RSES PhD student, Muriel Naguit, has been highly commended for her research into earthquake hazards.
The award was given as part of the 2016 International Conference on Building Resilience, held in Auckland.
Muriel's research is supervised by Phil Cummins, and aims to understand the risks in southeast Asia caused by large earthquakes.
To understand how much destruction and death might be caused by future earthquakes in SE Asia, we need to learn about not only the earthquakes themselves, but also about the buildings they might damage. Although the high level of earthquake activity and dense, vulnerable populations make SE Asia a hotspot for earthquake risk, we know remarkably little about just how fragile the buildings are.
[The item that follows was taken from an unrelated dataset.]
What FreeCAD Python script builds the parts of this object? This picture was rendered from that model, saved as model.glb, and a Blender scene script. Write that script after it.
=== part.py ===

Muriel's PhD research attempts to fill this crucial knowledge gap by undertaking a detailed study of a Mw 7.1 earthquake that occurred in Bohol, the Philippines, in 2013. Around 58,000 buildings were damaged in the Bohol earthquake, but in order to assess building fragility Muriel also needed to know about construction types, ages, and proportions of damaged vs. undamaged buildings. So she conducted a detailed survey of Bohol that gave her a good statistical picture of the damage, and combined this with detailed modeling of the ground motions caused by the earthquake. The result was the first model for building fragility in the Philippines, and one of the first in SE Asia, based on actual earthquake damage data. This will help future assessments of seismic risk determine just what the impacts of earthquakes are likely to be, and will hopefully guide mitigation efforts.